_Exercise details_.
Reproduce each record exactly.
============
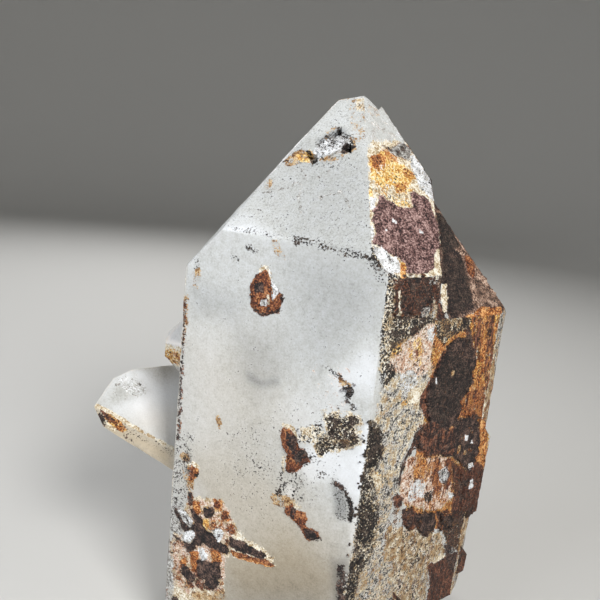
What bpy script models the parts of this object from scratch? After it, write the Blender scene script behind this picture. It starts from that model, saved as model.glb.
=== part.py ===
"""Quartz floater: two big quartz crystals grown side by side on one axis, smaller crystals on their
left and right, a healed base with a flat face to stand on, and plates of iron oxide on the faces.
Metres, +Z up along the quartz's c axis, origin under the middle of the whole specimen."""

import math

import bmesh
import bpy
from mathutils import Matrix, Vector

COLLECTION = "Quartz floater"
MM = 0.001

# Directions are an azimuth, 0 at the broad front face and growing to the right, and a rise above level.
RHOMB = 38.21
TURN = -23.1
MIDDLE = (9.0, 0.7)

# Main crystal, in millimetres: each prism face's distance from the axis, and the unbroken apex
MAIN_APEX = (0.0, 0.0, 145.2)
MAIN_PRISM = {0: 29.1, 60: 32.5, 120: 16.6, 180: 26.9, 240: 26.0, 300: 36.5}
MAIN_DROP = {120: 0.95, 180: 0.4, 240: 0.6}
MAIN_FOOT = {0: 10.5, 60: 22.0, 120: 15.0, 180: 9.0, 240: 12.0, 300: 9.0}

# Blunt broken tip, and the left slope: a point on each plane, and the way it faces
MAIN_CUTS = (
    ((2.4, -4.5, 139.6), (237, 70)),
    ((3.3, -3.6, 139.3), (132, 69)),
    ((-17.6, -29.1, 108.3), (293.1, 37.2)),
)

# Second crystal, grown on the right and back of the first with its faces parallel
SECOND_APEX = (9.65, 9.8, 127.4)
SECOND_PRISM = {0: 30.0, 60: 26.5, 78: 29.1, 120: 26.7, 180: 23.1, 240: 12.0, 300: 20.0}
SECOND_FOOT = {60: 17.0, 120: 20.0, 180: 14.0}

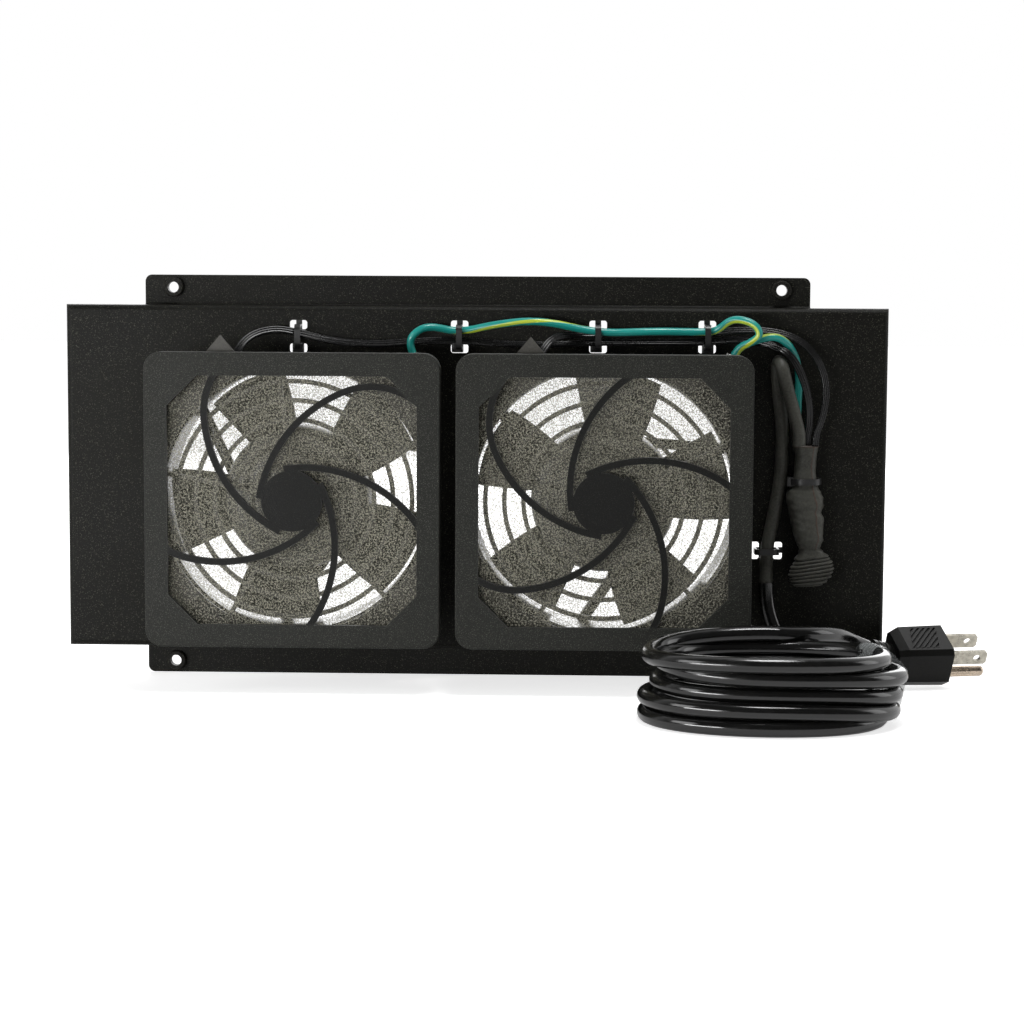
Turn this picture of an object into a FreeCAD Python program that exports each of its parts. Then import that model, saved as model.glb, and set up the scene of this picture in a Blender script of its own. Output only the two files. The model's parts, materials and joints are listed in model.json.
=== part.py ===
"""Rack fan tray: a black sheet steel panel that carries two filtered 120 mm fans and their harness.

Millimetres. +X is to the right of someone facing the filters, -Y points at that person and +Z is up.
The origin is on the floor, under the middle of the tray's box (the free cord is not counted).
"""
import FreeCAD, Part
import math
import os

V = FreeCAD.Vector
X_AXIS, Y_AXIS, Z_AXIS = V(1, 0, 0), V(0, 1, 0), V(0, 0, 1)
BACK = V(0, 1, 0)                    # away from the person who faces the filters
os.makedirs("parts", exist_ok=True)

# ---------------------------------------------------------------- driving dimensions
SHEET = 1.5                          # panel steel
BEND_OUT, BEND_IN = 2.5, 1.0         # bend radii, outside and inside
PANEL_W, PANEL_H = 361.0, 151.4      # front face of the panel
FLANGE_W, OVERALL_H = 294.0, 177.8   # rack flanges; 4 rack units overall
FLANGE_CORNER = 3.0
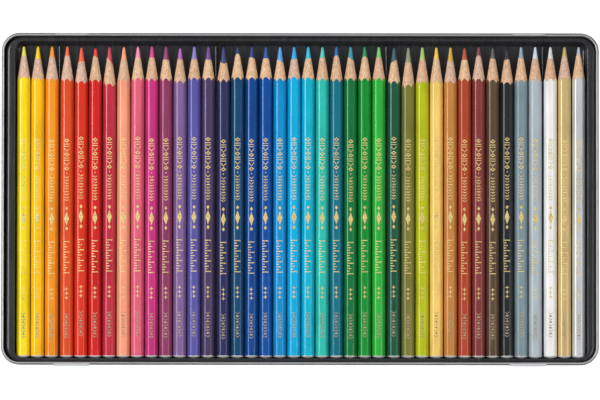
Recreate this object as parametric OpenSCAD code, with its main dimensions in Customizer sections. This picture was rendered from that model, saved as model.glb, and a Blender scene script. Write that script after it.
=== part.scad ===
// Flat tin of forty coloured pencils, standing open in its own upturned lid.
// Millimetres. X runs along the row of pencils, Y from the butt ends to the sharpened tips, Z up.
// The origin is the middle of the lid's flat face, on which the tin stands.
// The sizes build up from the pencils outwards: pencils, row, tray, base, lid.

/* [Pencils] */
// Length of a pencil from its tip to its dipped end
pencil_length = 176; // [165:1:185]
// Width of a pencil across two opposite flats
pencil_flats = 6.9; // [6.7:0.1:7.3]
// Width of a pencil across two opposite rounded corners
pencil_corners = 7.7; // [7.4:0.1:7.7]
// Diameter of the lead
lead_diameter = 3.3; // [2:0.1:3.8]
// Glue film between the lead and its bore, on the radius
glue_film = 0.02; // [0.01:0.01:0.05]
// Half angle of the sharpened cone, in degrees
sharpening_angle = 9.4; // [8:0.2:13]
// Diameter of the blunted tip
tip_diameter = 1.1; // [0.4:0.1:1.6]
// Height of the domed end
dome_height = 1.2; // [0.6:0.1:2]
// Thickness of the dipped cap that closes the bore, measured on the axis
cap_thickness = 1.6; // [1:0.1:3]

/* [Row] */
// Gap between two pencils of one group
pencil_gap = 0.25; // [0.2:0.05:0.8]
// Extra gap between two groups, where a divider stands
divider_gap = 0.6; // [0.4:0.1:1.5]

/* [Tray] */
// Thickness of the formed plastic sheet
tray_sheet = 0.5; // [0.4:0.1:0.8]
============
_Exercise output_.
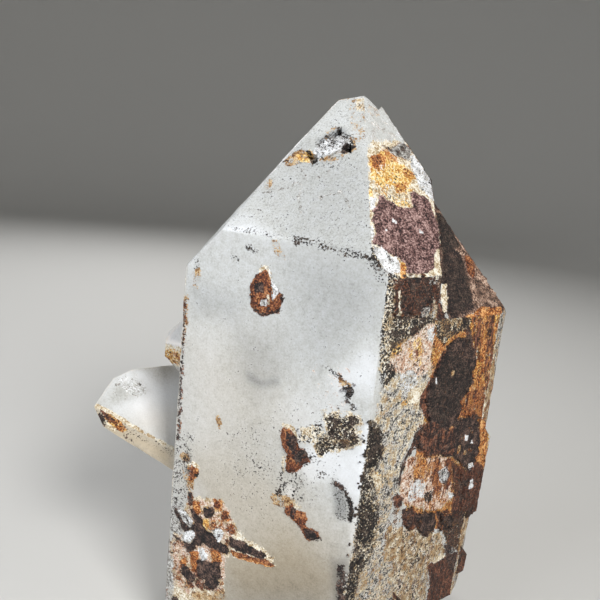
What bpy script models the parts of this object from scratch? After it, write the Blender scene script behind this picture. It starts from that model, saved as model.glb.
=== part.py ===
"""Quartz floater: two big quartz crystals grown side by side on one axis, smaller crystals on their
left and right, a healed base with a flat face to stand on, and plates of iron oxide on the faces.
Metres, +Z up along the quartz's c axis, origin under the middle of the whole specimen."""

import math

import bmesh
import bpy
from mathutils import Matrix, Vector

COLLECTION = "Quartz floater"
MM = 0.001

# Directions are an azimuth, 0 at the broad front face and growing to the right, and a rise above level.
RHOMB = 38.21
TURN = -23.1
MIDDLE = (9.0, 0.7)

# Main crystal, in millimetres: each prism face's distance from the axis, and the unbroken apex
MAIN_APEX = (0.0, 0.0, 145.2)
MAIN_PRISM = {0: 29.1, 60: 32.5, 120: 16.6, 180: 26.9, 240: 26.0, 300: 36.5}
MAIN_DROP = {120: 0.95, 180: 0.4, 240: 0.6}
MAIN_FOOT = {0: 10.5, 60: 22.0, 120: 15.0, 180: 9.0, 240: 12.0, 300: 9.0}

# Blunt broken tip, and the left slope: a point on each plane, and the way it faces
MAIN_CUTS = (
    ((2.4, -4.5, 139.6), (237, 70)),
    ((3.3, -3.6, 139.3), (132, 69)),
    ((-17.6, -29.1, 108.3), (293.1, 37.2)),
)

# Second crystal, grown on the right and back of the first with its faces parallel
SECOND_APEX = (9.65, 9.8, 127.4)
SECOND_PRISM = {0: 30.0, 60: 26.5, 78: 29.1, 120: 26.7, 180: 23.1, 240: 12.0, 300: 20.0}
SECOND_FOOT = {60: 17.0, 120: 20.0, 180: 14.0}

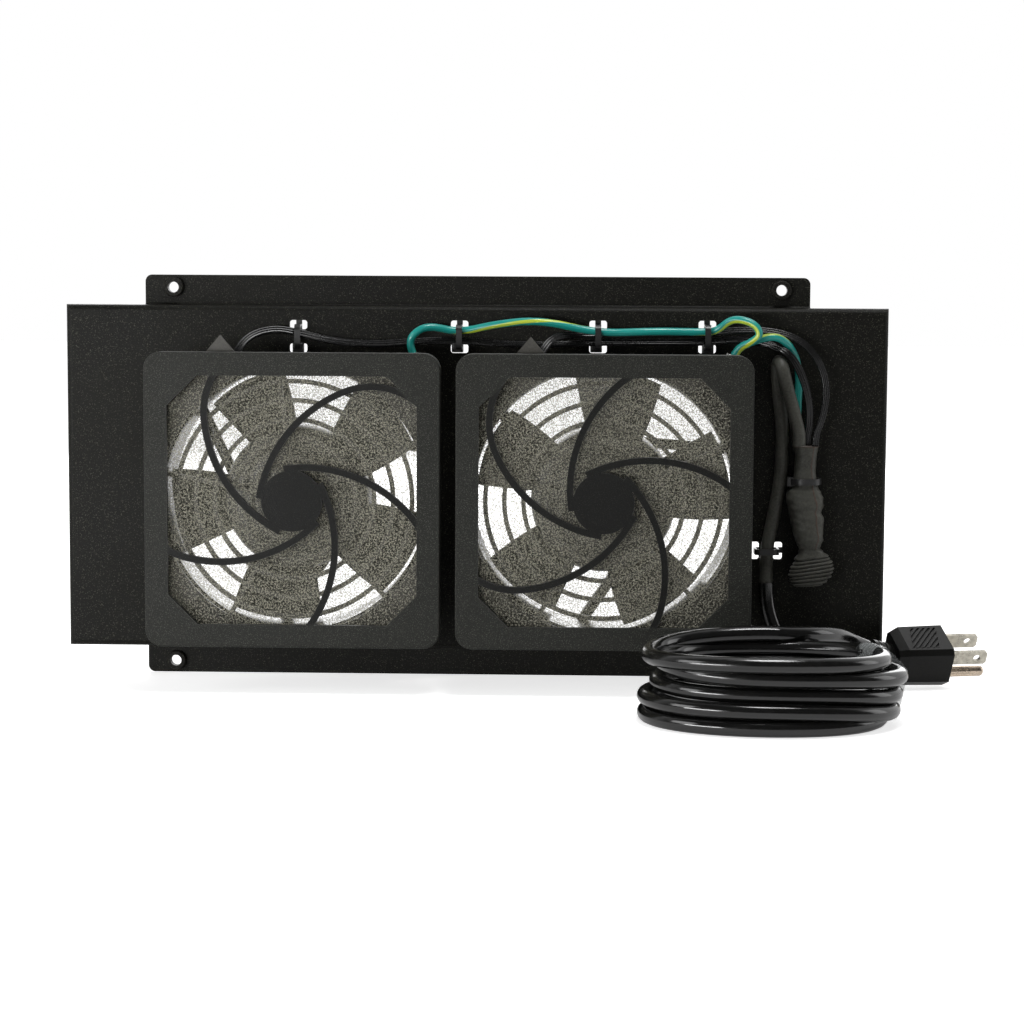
Turn this picture of an object into a FreeCAD Python program that exports each of its parts. Then import that model, saved as model.glb, and set up the scene of this picture in a Blender script of its own. Output only the two files. The model's parts, materials and joints are listed in model.json.
=== part.py ===
"""Rack fan tray: a black sheet steel panel that carries two filtered 120 mm fans and their harness.

Millimetres. +X is to the right of someone facing the filters, -Y points at that person and +Z is up.
The origin is on the floor, under the middle of the tray's box (the free cord is not counted).
"""
import FreeCAD, Part
import math
import os

V = FreeCAD.Vector
X_AXIS, Y_AXIS, Z_AXIS = V(1, 0, 0), V(0, 1, 0), V(0, 0, 1)
BACK = V(0, 1, 0)                    # away from the person who faces the filters
os.makedirs("parts", exist_ok=True)

# ---------------------------------------------------------------- driving dimensions
SHEET = 1.5                          # panel steel
BEND_OUT, BEND_IN = 2.5, 1.0         # bend radii, outside and inside
PANEL_W, PANEL_H = 361.0, 151.4      # front face of the panel
FLANGE_W, OVERALL_H = 294.0, 177.8   # rack flanges; 4 rack units overall
FLANGE_CORNER = 3.0
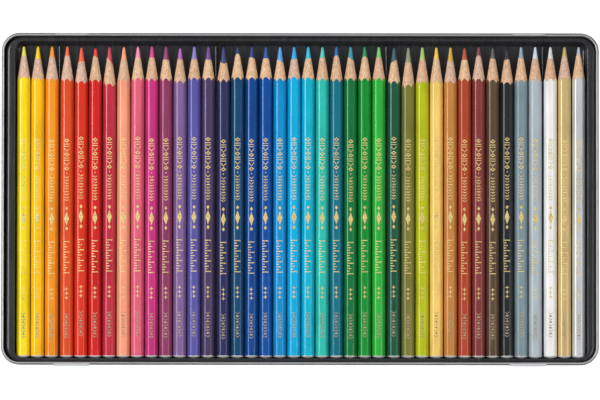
Recreate this object as parametric OpenSCAD code, with its main dimensions in Customizer sections. This picture was rendered from that model, saved as model.glb, and a Blender scene script. Write that script after it.
=== part.scad ===
// Flat tin of forty coloured pencils, standing open in its own upturned lid.
// Millimetres. X runs along the row of pencils, Y from the butt ends to the sharpened tips, Z up.
// The origin is the middle of the lid's flat face, on which the tin stands.
// The sizes build up from the pencils outwards: pencils, row, tray, base, lid.

/* [Pencils] */
// Length of a pencil from its tip to its dipped end
pencil_length = 176; // [165:1:185]
// Width of a pencil across two opposite flats
pencil_flats = 6.9; // [6.7:0.1:7.3]
// Width of a pencil across two opposite rounded corners
pencil_corners = 7.7; // [7.4:0.1:7.7]
// Diameter of the lead
lead_diameter = 3.3; // [2:0.1:3.8]
// Glue film between the lead and its bore, on the radius
glue_film = 0.02; // [0.01:0.01:0.05]
// Half angle of the sharpened cone, in degrees
sharpening_angle = 9.4; // [8:0.2:13]
// Diameter of the blunted tip
tip_diameter = 1.1; // [0.4:0.1:1.6]
// Height of the domed end
dome_height = 1.2; // [0.6:0.1:2]
// Thickness of the dipped cap that closes the bore, measured on the axis
cap_thickness = 1.6; // [1:0.1:3]

/* [Row] */
// Gap between two pencils of one group
pencil_gap = 0.25; // [0.2:0.05:0.8]
// Extra gap between two groups, where a divider stands
divider_gap = 0.6; // [0.4:0.1:1.5]

/* [Tray] */
// Thickness of the formed plastic sheet
tray_sheet = 0.5; // [0.4:0.1:0.8]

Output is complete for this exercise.